In this exercise, the same question should be assumed as in exercise 3.3.1. This time, however, the influence of the impedance converter on the sensor signal is to be analyzed. The signal curve of the ECG voltage must be simulated by the voltage source. To do this, select Piecewise linear (3rd from the right) as the voltage source and use the curve below.
In addition, the influence on the current (= output resistor of the sensor) must be taken into account. To do this, insert a resistor with $20 ~\rm M\Omega$ directly in front of the non-inverting inputs.

Instruction

120ms, 0
160ms, 0.1m
200ms, 0
260ms, 0
270ms,-0.2m
320ms, 1m
340ms,-0.3m
350ms, 0
440ms, 0
520ms, 0.1m
600ms, 0
820ms, 0
860ms, 0.1m
900ms, 0
960ms, 0
970ms, -0.2m
1020ms, 1m
1040ms,-0.3m
1050ms, 0
1140ms, 0
1220ms, 0.1m
1300ms, 0
1400ms, 0

1. Now simulate the time course for $0 ~\rm s$ to $2 ~\rm s$ with „Use initial conditions“.
2. What is the only difference in the output signals? (note y-axis)
3. For a more realistic operational amplifier, 3 additional current sources and an additional voltage source must be taken into account in the equivalent circuit diagram (see Abbildung 1).
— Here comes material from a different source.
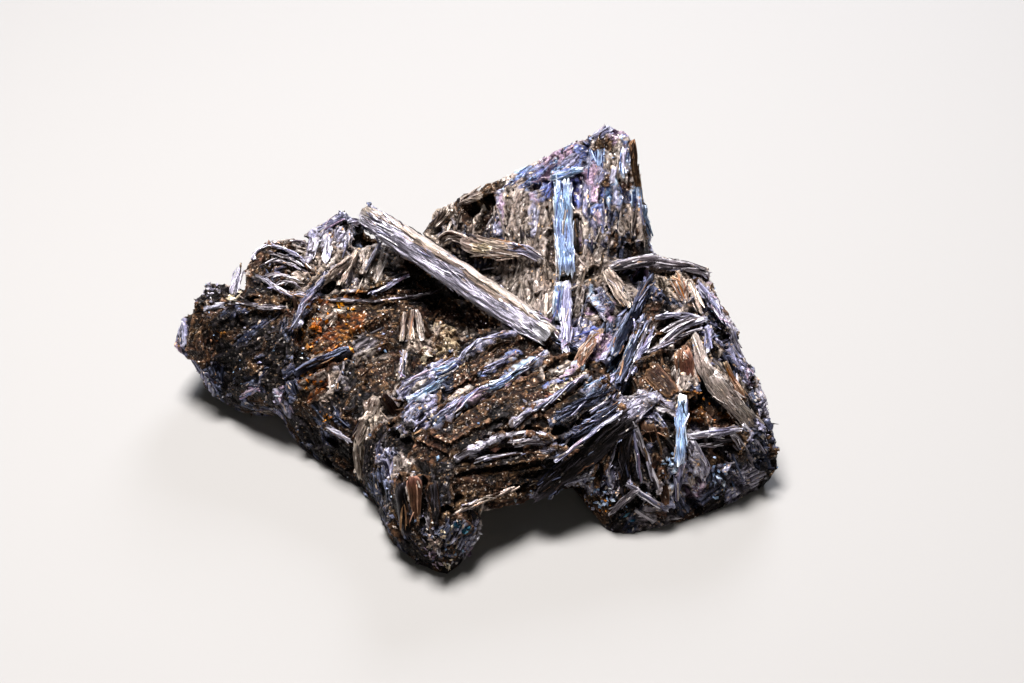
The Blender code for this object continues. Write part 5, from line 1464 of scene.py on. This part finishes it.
# %% The bundles of the west lump
WEST_BUNDLES = table("""
    lavender 0.68 0.56 20 0.9  -27.6 1 0.3  -26.4 4 0.4  -24.8 6.4 0.5  -22.9 8.8 0.4
    silver 0.99 0.42 0 0.7  -25.2 11.2 0.4  -24.7 12.9 0.4
    silver 0.99 0.42 0 0.7  -23.2 11 0.4  -22.7 13.2 0.4
    lavender 0.9 0.42 0 0.7  -24.4 13.6 0.2  -21 15.9 0.2
    lavender 0.45 0.42 50 0.9  -18.5 8.7 0.4  -16.4 12.7 0.4
    lavender 0.45 0.42 50 0.8  -17.9 6 0.5  -15.4 7.1 0.5  -12.8 8.5 0.5
    ash 0.38 0.28 60 0.8  -23.3 5.4 0.4  -18.6 5.1 0.5  -13.4 5.5 0.5  -9.2 6.4 0.4
    silver 0.32 0.32 -38 0.8  -31.6 12.4 0.2  -28.9 11.6 0.4  -26.4 10.4 0.5  -25.1 9 0.4
    ash 0.3 0.3 -38 0.8  -30.9 11.2 0.3  -28.2 10.5 0.4  -26 9.2 0.4
    ash 0.3 0.3 -38 0.8  -32.4 8.8 0.3  -30 9.9 0.5  -27.6 9.6 0.5  -25.4 8.4 0.4
    ash 0.28 0.3 -38 0.8  -31.2 8.2 0.4  -28.8 8.3 0.5  -26.4 7.2 0.4
    silver 0.26 0.28 -38 0.8  -32.6 10.2 0.3  -31.4 11.6 0.3  -29.6 12.6 0.2
    ash 0.28 0.3 -38 0.8  -28 12.6 0.2  -26 12.2 0.3  -24.9 10.8 0.3
    ash 0.26 0.28 -38 0.8  -30.4 6.4 0.4  -28.2 7.4 0.4  -26.2 6.4 0.4
    silver 0.45 0.35 -30 0.8  -33.6 9 0.3  -30.6 7.4 0.5  -27.8 5.9 0.5  -25.6 5.6 0.4
    ash 0.52 0.35 -30 0.8  -35.2 5 0.3  -31.6 4.3 0.5  -28 4.2 0.4
    silver 0.6 0.35 -30 0.8  -38.4 4 0.3  -36 4.6 0.4
    silver 0.6 0.42 20 0.5  -23.5 -10.3 0.4  -20 -12.6 0.5
    lavender 0.6 0.35 20 0.8  -13.5 -1 0.3  -13.8 -4.8 0.3
    rose 0.52 0.35 0 0.7  -34 -7 0.3  -31.5 -5.8 0.3
""")
large_blades("west_bundles", WEST_BUNDLES, 190, bundled=True)

# %% Plates seen on their flat face, which have hardly split
FLAT_PLATES = table("""
    russet 2.2 0.6 4 0.3  -12.3 -17.2 0.7  -11.8 -22.7 0.5
    russet 2.5 0.7 4 0.8  21.2 -1.3 0.3  22.4 -7 0.3
    brown 2.4 0.7 8 0.5  17 -10.6 0.3  19.2 -20.2 0.3
    umber 2.6 0.5 -10 0.8  17.2 -3.4 0.2  20.2 -6.6 0.2
""")
large_blades("flat_plates", FLAT_PLATES, 195, groove=0.04, ragged=0.3, wave=0.08, split=0.0)

# %% [markdown]
# ## Splinters
#
# Every face of the mass is covered with small blades that run the way their sheaf does. Places are
# picked evenly by area. Each splinter is laid in the surface, tipped up a little at its leading end so
# that it overlaps the next like a scale, and rolled so that no two catch the light alike. Copies of
# one blade, scattered as instances, would be lighter, but they would all break the same way.

# %% Splinters
FOOT_CLEARANCE = 0.4
STANDING_MOST = 0.16
mass_tree = BVHTree.FromPolygons(
    [tuple(place) for place in mass_points], [tuple(face.vertices) for face in mass_mesh.polygons]
)


def stands_out(place):
    """How far in mm a place is outside the mass, and less than 0 inside it."""
    found, normal, _, distance = mass_tree.find_nearest(Vector(place))
    return distance if (Vector(place) - found).dot(normal) > 0.0 else -distance


print("a place 1 mm above a vertex is", round(stands_out(mass_points[0] + mass_normals[0]), 2), "mm out")


def splinters(name, count, keep, seed, share, slim, sides, rings):
    """A piece of small blades scattered over the mass wherever keep(places, normals) holds.

    A blade whose ends would stand out from the mass is left out, so that none looks like a hair.
    """
    places, normals = face_samples(mass_mesh, count)
    kept = keep(places, normals) & (places[:, 2] > FOOT_CLEARANCE)
    places, normals = places[kept], normals[kept]
    plate, _ = grain_of(places)
    bladed_here = rng.random(len(plate)) > 0.8 * plate_felted[plate]
    places, normals, plate = places[bladed_here], normals[bladed_here], plate[bladed_here]
    number = len(places)
    length = sheaf_lengths[plate_sheaf[plate]] * rng.uniform(0.6, 1.5, number) * share
    width = length * rng.uniform(0.04, 0.12, number) * slim + 0.07
    thick = width * rng.uniform(0.5, 0.9, number) + 0.04
    along = laid_along(plate_along[plate], normals)
    along = turned_about(along, normals, rng.normal(0.0, 0.16, number))
    tip = rng.normal(0.02, 0.05, number)
    leading = unit(along * np.cos(tip)[:, None] + normals * np.sin(tip)[:, None])
    facing = unit(normals - np.sum(normals * leading, axis=1)[:, None] * leading)
    facing = turned_about(facing, leading, rng.normal(0.0, 0.5, number))
    lift = thick * rng.uniform(-0.3, 0.35, number)
    middles = places + lift[:, None] * normals
    standing = np.zeros(number)
    for end in (-0.5, 0.5):
        ends = middles + end * length[:, None] * leading
        standing = np.maximum(standing, [stands_out(place) for place in ends])
    flush = standing < STANDING_MOST
    plate, length, width, thick = plate[flush], length[flush], width[flush], thick[flush]
    middles, leading, facing = middles[flush], leading[flush], facing[flush]
    number = len(plate)
    reach = np.linspace(-0.5, 0.5, rings)[None, :, None]
    bow = rng.normal(0.0, 0.03, number)[:, None, None] * (1.0 - 4.0 * reach**2)
    paths = (
        middles[:, None, :] + reach * (length[:, None] * leading)[:, None, :]
        + (bow * length[:, None, None]) * facing[:, None, :]
    )
    tapers = rng.uniform(0.3, 1.1, number)
    points, grain, rim, _ = bladed(paths, facing, width, thick, tapers, sides, 0.0, 0.6, seed)
    other = MIX_TABLE[sheaf_finishes[plate_sheaf[plate]], rng.integers(MIX_SIZE, size=number)]
    finish = np.where(rng.random(number) < 0.7, plate_finish[plate], other)
    # A random tone, painted a little lighter along each splinter's edges as a highlight; a few are worn
    # toward the edge colour.
    light = rng.beta(1.2, 1.8, number)[:, None, None] + 0.2 * rim
    worn = 0.9 * rng.random(number)[:, None, None] ** 5
    tone = tone_of(finish[:, None, None] + np.zeros(rim.shape, int), light, worn)
    mesh = blade_mesh(name, [blade_arrays(points, tone, grain)], False)
    mesh.calc_loop_triangles()
    print(name, "has", number, "splinters,", len(mesh.loop_triangles), "triangles")
    return finished(name, mesh, blade_finish)


# %% [markdown]
# ## Grains
#
# Broken covellite sheds grains that lodge in the hollows and along the table edge, where they catch the
# light one by one. The finish could draw them as specks, but a real face flashes as the eye moves.
# Eight faces are enough for each. Most lie in patches picked by noise. The pale gangue, the amber
# grains in the brown ground and the blue ones by the lower edge are placed one by one.

# %% Grains
EIGHT_FACES = ((0, 1, 2), (1, 3, 2), (3, 4, 2), (4, 0, 2), (1, 0, 5), (3, 1, 5), (4, 3, 5), (0, 4, 5))
GRAIN_SHAPE = (1.6, 1.0, 0.8)


def grains(name, places, normals, sizes, finish):
    """A piece of eight-faced chips, no two of one shape, each half sunk where it is placed.

    A chip's six corners are a step each way along its three axes, which are turned at random.
    """
    number = len(places)
    axes = np.concatenate([np.eye(3), -np.eye(3)])
    turned = unit(rng.normal(size=(number, 3, 3)))
    second = unit(turned[:, 1] - np.sum(turned[:, 1] * turned[:, 0], axis=1)[:, None] * turned[:, 0])
    frames = np.stack([turned[:, 0], second, np.cross(turned[:, 0], second)], axis=1)
    sizes = sizes[:, None] * rng.uniform(0.5, 1.4, (number, 3)) * GRAIN_SHAPE
    points = np.einsum("ak,nk,nkj->naj", axes, sizes, frames)
    points *= rng.uniform(0.7, 1.3, (number, 6, 1))
    points += places[:, None, :] + 0.4 * sizes.mean(axis=1)[:, None, None] * normals[:, None, :]
    corners = (np.ravel(EIGHT_FACES)[None, :] + 6 * np.arange(number)[:, None]).ravel()
    light = rng.uniform(0.3, 1.0, (number, 1)) + np.zeros((number, 6))
    worn = rng.random((number, 1)) ** 4 + np.zeros((number, 6))
    tone = tone_of(finish[:, None] + np.zeros((number, 6), int), light, worn)
    flat = points.reshape(-1, 3)
    flat[:, 2] = np.maximum(flat[:, 2], 0.0)
    group = (flat, corners, np.full(8 * number, 3), tone.reshape(-1, 3), flat)
    print(name, "has", number, "grains")
    return finished(name, blade_mesh(name, [group], False), blade_finish)


# %% Crumbs in patches
SMALLEST_GRAIN = 0.07


def crumbs(name, count, keep, finishes, largest, seed):
    """Broken grains in patches on the mass, wherever keep(places, normals) holds."""
    places, normals = face_samples(mass_mesh, count)
    patchy = noise(places * 0.35, seed) + 0.4 * noise(places * 1.3, seed + 1)
    kept = keep(places, normals) & (patchy > 0.1) & (normals[:, 2] > -0.6)
    places, normals = places[kept], normals[kept]
    numbers = np.array([FINISH_NAMES.index(finish) for finish in finishes])
    sizes = SMALLEST_GRAIN + largest * rng.random(len(places)) ** 2
    return grains(name, places, normals, sizes, numbers[rng.integers(len(numbers), size=len(places))])


# %% Chips that stand alone: across, up, half size, spread, how many, finish
# Some of these chips are partly the grains' own colour and partly a painted highlight: the cream and rose
# ones, like the ember grains, are made bright where tiny faces glint.
CHIPS = table("""
    -34.4 5.6 0.42 0.5 5 cream
    -27.8 4.5 0.36 0.45 4 cream
    5.7 -6.4 0.3 0.7 14 cream
    7.2 -5.2 0.22 0.8 9 cream
    4.4 -7 0.22 0.8 9 orange
    -10.8 -1.8 0.45 0.5 4 cream
    -11.2 -3 0.3 0.4 3 crust
    -8.2 0.6 0.4 0.9 12 crust
    -2.2 -13.3 0.5 0.3 3 orange
    -5.8 -3.4 0.16 1.6 12 cream
    9.2 -4.2 0.3 0.6 6 cream
    -10.2 -9.4 0.22 0.7 7 cream
    -9.6 -25.4 0.32 0.9 22 khaki
    -8.4 -28 0.26 0.6 7 cream
    -5.6 -26.6 0.24 0.5 6 rose
    -8.6 -24.2 0.24 1.6 16 cream
    -6.2 -23.2 0.4 0.8 10 teal
    -9.6 -27 0.26 1.2 14 rose
    -4.9 -25 0.26 0.9 10 silver
    24 -7.8 0.14 1.6 26 ember
    20.2 -15.2 0.3 1 14 blue
    22.6 -18.8 0.26 1.4 16 silver
    25.8 -17.4 0.26 1.6 18 blue
    29 -16.8 0.26 1.6 18 silver
    11.4 -19 0.26 1.6 20 blue
    14.6 -21.6 0.22 1.6 6 teal
    12 -20.6 0.16 1.2 8 ember
    -24.6 1.8 0.34 0.8 14 ember
    -21 4 0.26 1.2 14 ember
    -24.8 -4.8 0.26 1 12 ember
    -23.4 -9.4 0.24 0.9 8 ember
    -25 -0.6 0.24 0.6 6 ember
    -36.6 1 0.24 0.8 6 amber
    -37.6 6.2 0.24 1.4 26 silver
    -36.4 4.2 0.2 1.4 18 ash
    27.6 1.2 0.24 0.9 14 silver
    29.8 -4.4 0.26 1 16 lavender
    31.4 -8.4 0.26 1 16 silver
    24.6 6.2 0.22 0.9 14 silver
    17 13 0.26 0.5 8 silver
    14 22.4 0.22 1.3 16 blue
""")


def chip_piece(name):
    """The chips that stand alone, scattered about the places named above."""
    places, normals, sizes, finish = [], [], [], []
    for across, up, size, spread, number, kind in CHIPS:
        for step in rng.normal(0.0, 0.6 * spread, (int(number), 2)):
            place = strike(across + step[0], up + step[1])
            found, normal, _, _ = mass_tree.find_nearest(Vector(place))
            places.append(found)
            normals.append(normal)
            sizes.append(size * rng.uniform(0.5, 1.1))
            finish.append(FINISH_NAMES.index(kind))
    return grains(name, *(np.array(made) for made in (places, normals, sizes, finish)))


# %% Which places carry what
TABLE_BAND = 9.0


def faces_front(places, normals):
    """The places whose faces look at the eye of the display side."""
    return sees_eye(places, normals) > 0.0


def faces_away(places, normals):
    """The places whose faces look away from the eye, but not down at the table."""
    return (sees_eye(places, normals) <= 0.0) & (normals[:, 2] > -0.7)


def near_table(places, normals):
    """The places low down, where grains gather, but off the table itself."""
    return (places[:, 2] > 0.3) & (places[:, 2] < TABLE_BAND)


def off_table(places, normals):
    """The places above that band."""
    return places[:, 2] > TABLE_BAND


def on_amber(places, normals):
    """The places in the amber sheaves of the west side, in patches picked by noise."""
    amber = FINISH_NAMES.index("amber")
    west = places[:, 0] < 0.0
    return west & (sheaf_finishes[sheaf_of(places)] == amber) & (noise(places * 0.9, 31) > 0.1)


for keep in (faces_front, faces_away, near_table, off_table, on_amber):
    held = np.mean(keep(mass_points, mass_normals))
    print(keep.__name__, "holds for", round(100 * held), "% of the mass")

# %% The pieces of grains and splinters
TRIES = 1.0
CRUMB_FINISHES = ("brown", "dust", "slate", "silver", "ash", "umber", "dark", "blue", "khaki", "lavender")
EMBER_FINISHES = ("ember", "amber", "ember", "amber")
# Each row: name, how many are tried, which places, seed, length and slimness as shares, sides, rings
SPLINTERS = (
    ("front_fibres", 13000, faces_front, 200, 0.7, 0.9, 3, 3),
    ("front_splinters", 3500, faces_front, 210, 1.2, 1.0, 4, 4),
    ("back_fibres", 11000, faces_away, 220, 0.8, 1.0, 3, 3),
    ("back_splinters", 4500, faces_away, 230, 1.2, 1.1, 4, 4),
    ("back_blades", 1200, faces_away, 235, 1.9, 2.2, 8, 6),
)
crumbs("low_crumbs", int(14000 * TRIES), near_table, CRUMB_FINISHES, largest=0.2, seed=240)
crumbs("high_crumbs", int(7000 * TRIES), off_table, CRUMB_FINISHES, largest=0.2, seed=250)
chip_piece("lone_chips")
# The ember grains of the amber sheaves are partly orange grains and partly a painted highlight: orange
# glints.
crumbs("embers", int(20000 * TRIES), on_amber, EMBER_FINISHES, largest=0.3, seed=260)
for name, count, *rest in SPLINTERS:
    splinters(name, int(count * TRIES), *rest)


# %% Sizes, and the end
def corner_lists(box):
    """A box's two corners as plain lists."""
    return [[float(v) for v in corner] for corner in box]


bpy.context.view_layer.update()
for cad, visual in zip(corner_lists(CAD_BOX), corner_lists(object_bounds())):
    print("visual beyond CAD, mm:", [round((v - c) / MM, 2) for c, v in zip(cad, visual)])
In Tina, the values ​​of these current sources can be viewed in the specifications of the simulated operational amplifier (double click on the OPV in Circuit » Type… » Model Parameters). The analysis of the entire circuit (including the equivalent circuit diagram) is not to be considered here. It is assumed that the „input bias current“ of the operational amplifier is the decisive value.
   Compare the values ​​of the different operational amplifiers.
4. To simplify matters, think about the additional input voltage that results from the current of a single bias current source at the sensor resistor.